New LLE RSP Plugin (accurate, fast but untested?)

[HatCat]

Quote:

Originally Posted by nintendo1889

... just say the word

http://www.youtube.com/watch?v=2WNrx2jq184

[the_randomizer]

Quote:

Originally Posted by FatCat

http://www.youtube.com/watch?v=2WNrx2jq184

Nice.

I guess I wasn't clear enough

I meant to say "if you need any testers, just PM me..."

[HatCat]

Hmmm so anyway as I was saying.

Splitting the scalar software emulation loop into individual loops saves some instruction space and is half of the time (Vector Logical, Vector Divide/Multiply) faster (except for some possible hybrids of having to re-pop slice segments off the vector stack using the external loop), half of the time slower (Vector Select, Vector Add).

Vector Select Less Than illustrates a key problem with attempting to vectorize combined loops into parallel transfers, particularly when such compiler predictions are unsuccessful:

Code:

#include "vu.h"

static void VLT(int vd, int vs, int vt, int e)
{
    int lt; /* less than, or if (CARRY && NOTEQUAL), equal */
    register int i;

    VCC = 0x0000;
    for (i = 0; i < 8; i++)
    {
        const signed short VS = VR[vs][i];
        const signed short VT = VR_T(i);

        lt  = (VS == VT);
        lt &= (VCO >> 0) & (unsigned char)(VCO >> 8) & 0x01;
        lt |= (VS < VT);
        VCC |= lt <<= i;
        VCO >>= 1; /* We need to clear this entire register anyway. */
    }
    for (i = 0; i < 8; i++)
        ACC_R(i) = VCC & (1 << i) ? VR[vs][i] : VR_T(i);
    for (i = 0; i < 8; i++)
        ACC_W(i) = ACC_R(i);
    VCO = 0x0000;
    return;
}

Because GCC cannot predict how to vectorize writes to the vector condition code flags registers (in this case, VCC) from the source elements*, vectorization attempts are most unsuccessful, and this split loop is left redundantly fetching the same source element values off the vector stack.
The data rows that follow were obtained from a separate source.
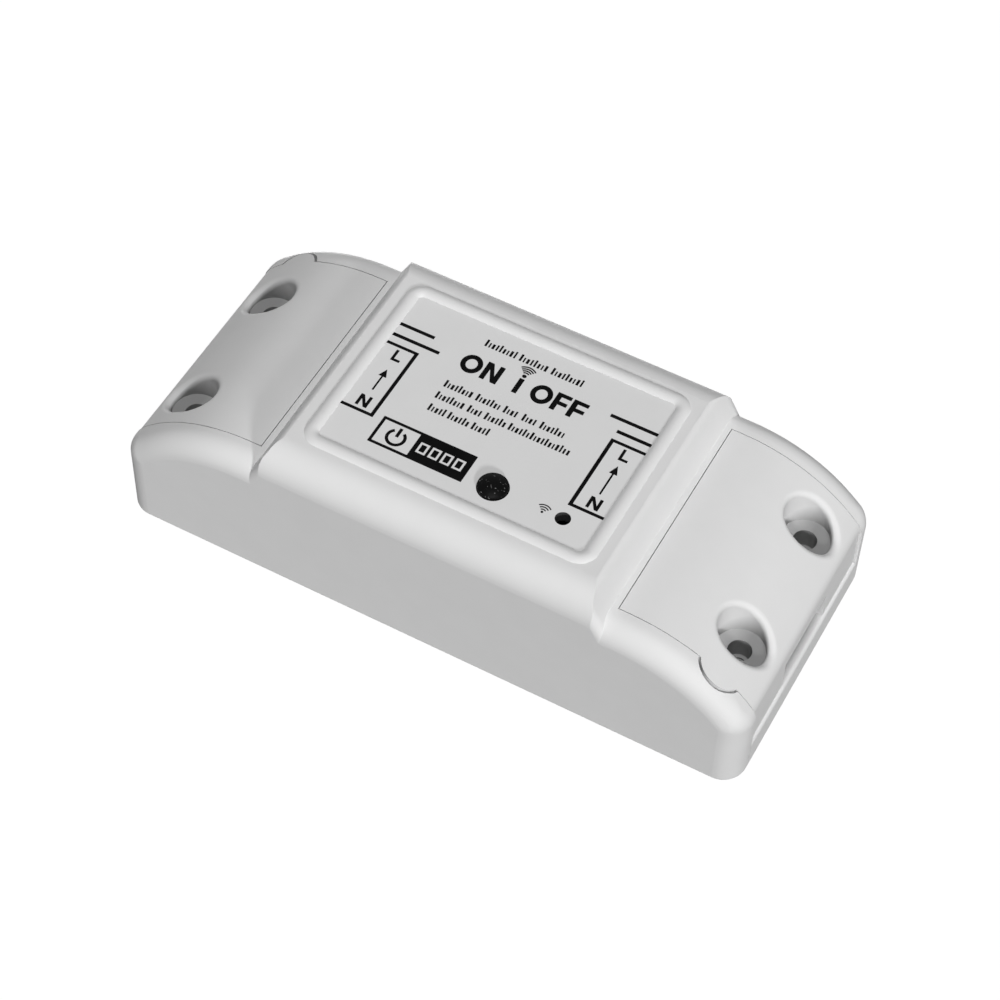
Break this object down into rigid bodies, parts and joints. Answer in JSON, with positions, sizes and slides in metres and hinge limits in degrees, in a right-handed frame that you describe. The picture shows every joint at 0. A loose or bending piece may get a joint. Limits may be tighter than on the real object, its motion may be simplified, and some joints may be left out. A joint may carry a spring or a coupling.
{
  "type": "smart relay module",
  "caption": "In-line smart relay module: white casing with a raised middle and sloping end covers over screw terminals, a push button and a status light, with its relay board inside.",
  "frame": {"origin": "centre of the underside that lies against the wall or table", "axes": "+X along the module towards the output end, +Y across it away from the push button, +Z out of the wall"},
  "size_m": [0.088, 0.039, 0.0249],
  "materials": {
    "casing_white": "fine satin",
    "button_black": "satin",
    "switch_black": "matte",
    "board_green": "solder-resist gloss",
    "terminal_moulding": "satin",
    "terminal_brass": "tinned",
    "plated_steel": "zinc plated",
    "lamp_lens": "clear satin",
    "tinned_lead": "tinned",
    "relay_moulding": "satin",
    "winding_wire": "enamelled",
    "winding_tape": "tape",
    "relay_iron": "plated",
    "contact_silver": "bright",
    "ferrite": "matte",
    "capacitor_can": "sleeved",
    "varistor_coat": "coated",
    "resistor_body": "lacquered",
    "chip_body": "moulded",
    "chip_ceramic": "fired",
    "crystal_can": "plated"
  },
  "bodies": {
    "module": {"base_plate": "casing_white", "bridge_rectifier": "chip_body", "bulk_capacitors": "capacitor_can", "chip_capacitors": "chip_ceramic", "chip_leads": "tinned_lead", "chip_resistors": "chip_body", "control_board": "board_green", "converter_chip": "chip_body", "crystal": "crystal_can", "driver_transistor": "chip_body", "filter_choke_core": "ferrite", "filter_choke_winding": "winding_wire", "flash_chip": "chip_body", "fuse_resistor": "resistor_body", "input_terminal_block": "terminal_moulding", "input_terminal_contacts": "terminal_brass", "output_capacitors": "capacitor_can", "output_diode": "chip_body", "output_terminal_block": "terminal_moulding", "output_terminal_contacts": "terminal_brass", "relay_base": "relay_moulding", "relay_bobbin": "relay_moulding", "relay_case": "relay_moulding", "relay_coil_pins": "tinned_lead", "relay_core": "relay_iron", "relay_fixed_contacts": "contact_silver", "relay_winding": "winding_wire", "relay_yoke": "relay_iron", "status_led": "lamp_lens", "status_led_leads": "tinned_lead", "tact_switch_base": "switch_black", "tact_switch_plate": "plated_steel", "transformer_bobbin": "relay_moulding", "transformer_cores": "ferrite", "transformer_pins": "tinned_lead", "transformer_winding": "winding_tape", "upper_housing": "casing_white", "varistor": "varistor_coat", "voltage_regulator": "chip_body", "wifi_antenna": "winding_wire", "wifi_chip": "chip_body"},
    "input_cover": {"input_end_cover": "casing_white"},
    "output_cover": {"output_end_cover": "casing_white"},
    "button": {"button_cap": "button_black", "tact_switch_plunger": "switch_black"},
    "relay_armature": {"relay_armature": "relay_iron", "relay_contact_spring": "contact_silver", "relay_moving_contact": "contact_silver"},
    "input_live_screw": {"input_live_screw": "plated_steel"},
    "input_live_clamp": {"input_live_clamp": "plated_steel"},
    "input_neutral_screw": {"input_neutral_screw": "plated_steel"},
    "input_neutral_clamp": {"input_neutral_clamp": "plated_steel"},
    "output_live_screw": {"output_live_screw": "plated_steel"},
    "output_live_clamp": {"output_live_clamp": "plated_steel"},
    "output_neutral_screw": {"output_neutral_screw": "plated_steel"},
    "output_neutral_clamp": {"output_neutral_clamp": "plated_steel"}
  },
  "joints": [
    {"name": "input_cover_lift", "type": "slide", "parent": "module", "child": "input_cover", "axis": [0, 0, 1], "range_m": [0, 0.015]},
    {"name": "output_cover_lift", "type": "slide", "parent": "module", "child": "output_cover", "axis": [0, 0, 1], "range_m": [0, 0.015]},
    {"name": "button_press", "type": "slide", "parent": "module", "child": "button", "axis": [0, 0, -1], "range_m": [0, 0.0003], "stiffness_N_per_m": 3000, "springref_m": -0.0003},
    {"name": "relay_armature_pull", "type": "hinge", "parent": "module", "child": "relay_armature", "pos_m": [0.00395, 0.00695, 0.01765], "axis": [0, 1, 0], "range_deg": [0, 3], "stiffness_Nm_per_rad": 0.05, "springref_deg": -5.73},
    {"name": "input_live_screw_turn", "type": "hinge", "parent": "module", "child": "input_live_screw", "pos_m": [-0.03, 0.00221, 0.0144], "axis": [0, 0, -1], "range_deg": [0, 2160]},
    {"name": "input_live_clamp_rise", "type": "slide", "parent": "module", "child": "input_live_clamp", "axis": [0, 0, 1], "range_m": [0, 0.0027]},
    {"name": "input_neutral_screw_turn", "type": "hinge", "parent": "module", "child": "input_neutral_screw", "pos_m": [-0.03, -0.00541, 0.0144], "axis": [0, 0, -1], "range_deg": [0, 2160]},
    {"name": "input_neutral_clamp_rise", "type": "slide", "parent": "module", "child": "input_neutral_clamp", "axis": [0, 0, 1], "range_m": [0, 0.0027]},
    {"name": "output_live_screw_turn", "type": "hinge", "parent": "module", "child": "output_live_screw", "pos_m": [0.03, 0.00221, 0.0144], "axis": [0, 0, -1], "range_deg": [0, 2160]},
    {"name": "output_live_clamp_rise", "type": "slide", "parent": "module", "child": "output_live_clamp", "axis": [0, 0, 1], "range_m": [0, 0.0027]},
    {"name": "output_neutral_screw_turn", "type": "hinge", "parent": "module", "child": "output_neutral_screw", "pos_m": [0.03, -0.00541, 0.0144], "axis": [0, 0, -1], "range_deg": [0, 2160]},
    {"name": "output_neutral_clamp_rise", "type": "slide", "parent": "module", "child": "output_neutral_clamp", "axis": [0, 0, 1], "range_m": [0, 0.0027]}
  ],
  "couplings": [
    {"joint": "input_live_screw_turn", "follows": "input_live_clamp_rise", "rad_per_m": 13962},
    {"joint": "input_neutral_screw_turn", "follows": "input_neutral_clamp_rise", "rad_per_m": 13962},
    {"joint": "output_live_screw_turn", "follows": "output_live_clamp_rise", "rad_per_m": 13962},
    {"joint": "output_neutral_screw_turn", "follows": "output_neutral_clamp_rise", "rad_per_m": 13962}
  ]
}
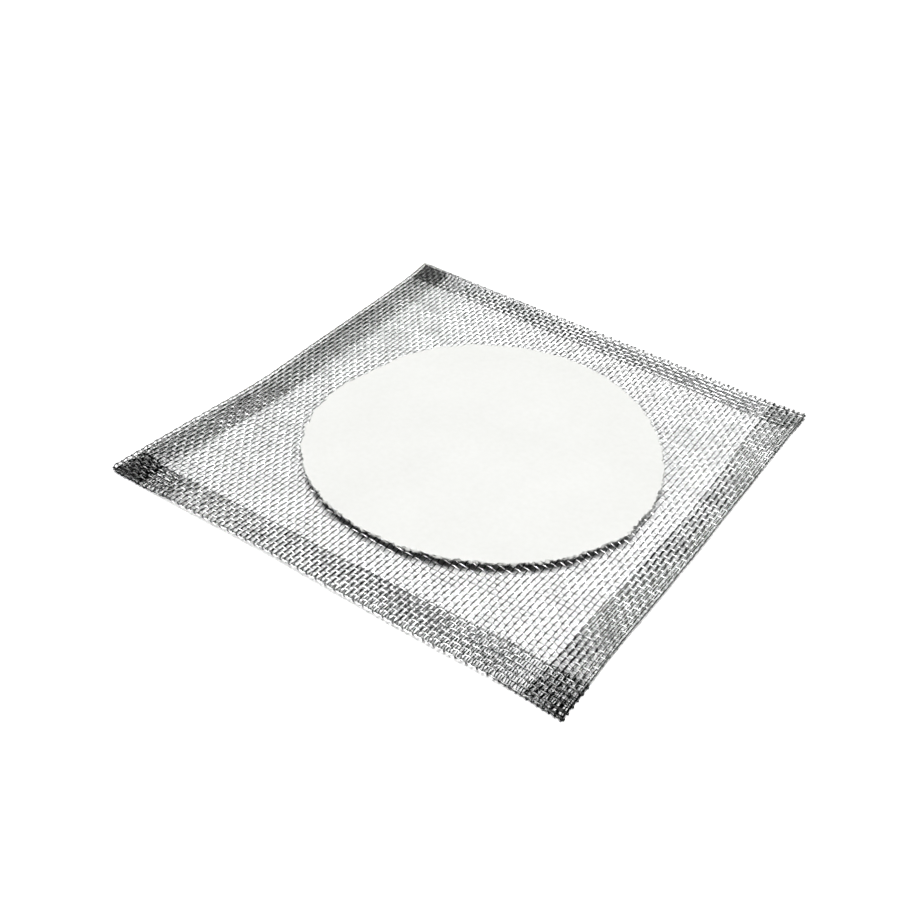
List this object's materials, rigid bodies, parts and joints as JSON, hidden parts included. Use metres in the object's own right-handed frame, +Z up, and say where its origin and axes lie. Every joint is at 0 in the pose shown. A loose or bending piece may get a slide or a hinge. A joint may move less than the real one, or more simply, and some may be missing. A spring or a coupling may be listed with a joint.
{
  "type": "wire gauze",
  "caption": "Square of woven wire cloth with folded hems and a raised round ceramic centre, laid on a tripod to spread a burner's heat under glassware.",
  "frame": {"origin": "on the surface that the gauze lies on, below the middle of the cloth", "axes": "+Z up out of the ceramic, +X along the weft wires to the right, +Y along the warp wires to the back"},
  "size_m": [0.15, 0.152, 0.0047],
  "materials": {
    "iron_wire": "drawn iron wire, zinc grey, slightly tarnished",
    "ceramic": "matt off-white heat-proof ceramic, crumbly at the rim"
  },
  "bodies": {
    "root": {"wire_cloth": "iron_wire", "ceramic_centre": "ceramic"}
  },
  "joints": []
}
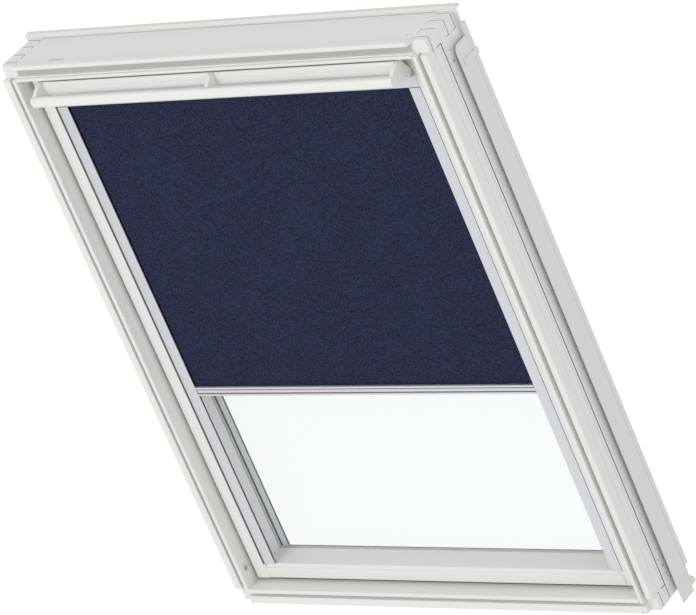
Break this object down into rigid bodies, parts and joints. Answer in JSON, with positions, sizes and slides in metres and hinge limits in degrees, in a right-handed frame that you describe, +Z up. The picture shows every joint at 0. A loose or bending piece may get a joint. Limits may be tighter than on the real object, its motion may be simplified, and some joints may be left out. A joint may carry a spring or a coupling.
{
  "type": "roof window with roller blind",
  "caption": "Centre-pivot roof window with a top control bar and vent flap, double glazing and a dark roller blind running in side channels.",
  "frame": {"origin": "on the frame's lower outer face, midway between its sides and 59.25 mm behind its room-side edge", "axes": "+X to the right seen from the room, +Y from the room to the roof side, +Z up the slope"},
  "size_m": [1.1368, 0.1743, 1.4081],
  "materials": {
    "white_lacquer": "white lacquer, satin",
    "white_coat": "white coat, semi-gloss",
    "pale_metal": "pale grey coat, satin",
    "satin_aluminium": "anodised, satin",
    "zinc": "zinc plated",
    "grey_rubber": "matt",
    "navy_cloth": "fine woven, matt",
    "clear_glass": "clear",
    "spacer_metal": "mill",
    "sealant": "matt",
    "white_plastic": "matt"
  },
  "bodies": {
    "frame": {"frame_top": "white_lacquer", "frame_bottom": "white_lacquer", "frame_left": "white_lacquer", "frame_right": "white_lacquer", "flange_top": "pale_metal", "flange_bottom": "pale_metal", "flange_left": "pale_metal", "flange_right": "pale_metal", "side_cover_left": "pale_metal", "side_cover_right": "pale_metal", "cover_clip_left": "pale_metal", "cover_clip_right": "pale_metal", "frame_seal_lower": "grey_rubber", "frame_seal_upper": "grey_rubber", "bolt_bush_upper": "white_plastic", "bolt_bush_lower": "white_plastic", "frame_hinge_left": "zinc", "frame_hinge_right": "zinc", "lock_strike": "zinc"},
    "sash": {"sash_top": "white_lacquer", "sash_bottom": "white_lacquer", "sash_left": "white_lacquer", "sash_right": "white_lacquer", "glazing_gasket": "grey_rubber", "inner_pane": "clear_glass", "outer_pane": "clear_glass", "glass_spacer": "spacer_metal", "edge_sealant": "sealant", "sash_cover_top": "pale_metal", "sash_cover_bottom": "pale_metal", "sash_cover_left": "pale_metal", "sash_cover_right": "pale_metal", "sash_hinge_left": "zinc", "sash_hinge_right": "zinc", "flap_lug_1": "zinc", "flap_lug_2": "zinc", "flap_lug_3": "zinc", "flap_pin": "zinc", "lock_case": "zinc", "headbox": "satin_aluminium", "headbox_end_left": "white_plastic", "headbox_end_right": "white_plastic", "side_channel_left": "satin_aluminium", "side_channel_right": "satin_aluminium", "blind_fabric": "navy_cloth"},
    "flap": {"vent_flap": "white_coat", "handle_bar": "white_coat", "bar_bracket_left": "white_coat", "bar_bracket_middle": "white_coat", "bar_bracket_right": "white_coat"},
    "latch": {"latch": "zinc"},
    "blind_bar": {"bottom_bar": "satin_aluminium", "end_glide_left": "white_plastic", "end_glide_right": "white_plastic"},
    "roller": {"roller_tube": "satin_aluminium", "fabric_roll": "navy_cloth", "roller_plug_left": "white_plastic", "roller_plug_right": "white_plastic"},
    "bolt": {"barrel_bolt": "zinc"}
  },
  "joints": [
    {"name": "sash_pivot", "type": "hinge", "parent": "frame", "child": "sash", "pos_m": [0, 0.00075, 0.687], "axis": [1, 0, 0], "range_deg": [0, 175]},
    {"name": "flap_hinge", "type": "hinge", "parent": "sash", "child": "flap", "pos_m": [0, -0.03025, 1.286], "axis": [1, 0, 0], "range_deg": [0, 45]},
    {"name": "latch_slide", "type": "slide", "parent": "sash", "child": "latch", "axis": [0, 0, -1], "range_m": [0, 0.009]},
    {"name": "blind_slide", "type": "slide", "parent": "sash", "child": "blind_bar", "axis": [0, 0, 1], "range_m": [-0.435, 0.69], "deforming": ["blind_fabric"]},
    {"name": "roller_turn", "type": "hinge", "parent": "sash", "child": "roller", "pos_m": [0, -0.00105, 1.27235], "axis": [1, 0, 0], "range_deg": [-2600, 1700]},
    {"name": "bolt_slide", "type": "slide", "parent": "sash", "child": "bolt", "axis": [-1, 0, 0], "range_m": [0, 0.01]}
  ],
  "couplings": [
    {"joint": "latch_slide", "follows": "flap_hinge", "m_per_rad": 0.0112},
    {"joint": "roller_turn", "follows": "blind_slide", "rad_per_m": -64.103}
  ]
}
It was better kept as a single loop:

Code:

static void VLT(int vd, int vs, int vt, int e)
{
    int lt; /* less than, or if (CARRY && NOTEQUAL), equal */
    register int i;

    VCC = 0x0000;
    for (i = 0; i < 8; i++)
    {
        const signed short VS = VR[vs][i];
        const signed short VT = VR_T(i);

        lt  = (VS == VT);
        lt &= (VCO >> 0) & (unsigned char)(VCO >> 8) & 0x01;
// or, if stdlib.h, `... & _byteswap_ushort(VCO) & 0x01`
        lt |= (VS < VT);
        VCC |= lt <<= i;
        ACC_R(i) = lt ? VS : VT;
        VCO >>= 1; /* We need to clear this entire register anyway. */
    }
    for (i = 0; i < 8; i++)
        ACC_W(i) = ACC_R(i);
    VCO = 0x0000;
    return;
}

*MarathonMan found a way to do it on SSE by allocating RSP flags regs as an array of 1-bit Booleans, but this adds a problem because COP2 :: CFC2/CTC2 needs them allocated as correct registers.

Quote:

Originally Posted by nintendo1889

Nice.

I guess I wasn't clear enough

I meant to say "if you need any testers, just PM me..."

Yeah, yeah, wutevs, same testing as usual.
I'm still working my ass off on this thing.

If you're impatient that I haven't released an update yet, no worries, you're not alone. I am, too.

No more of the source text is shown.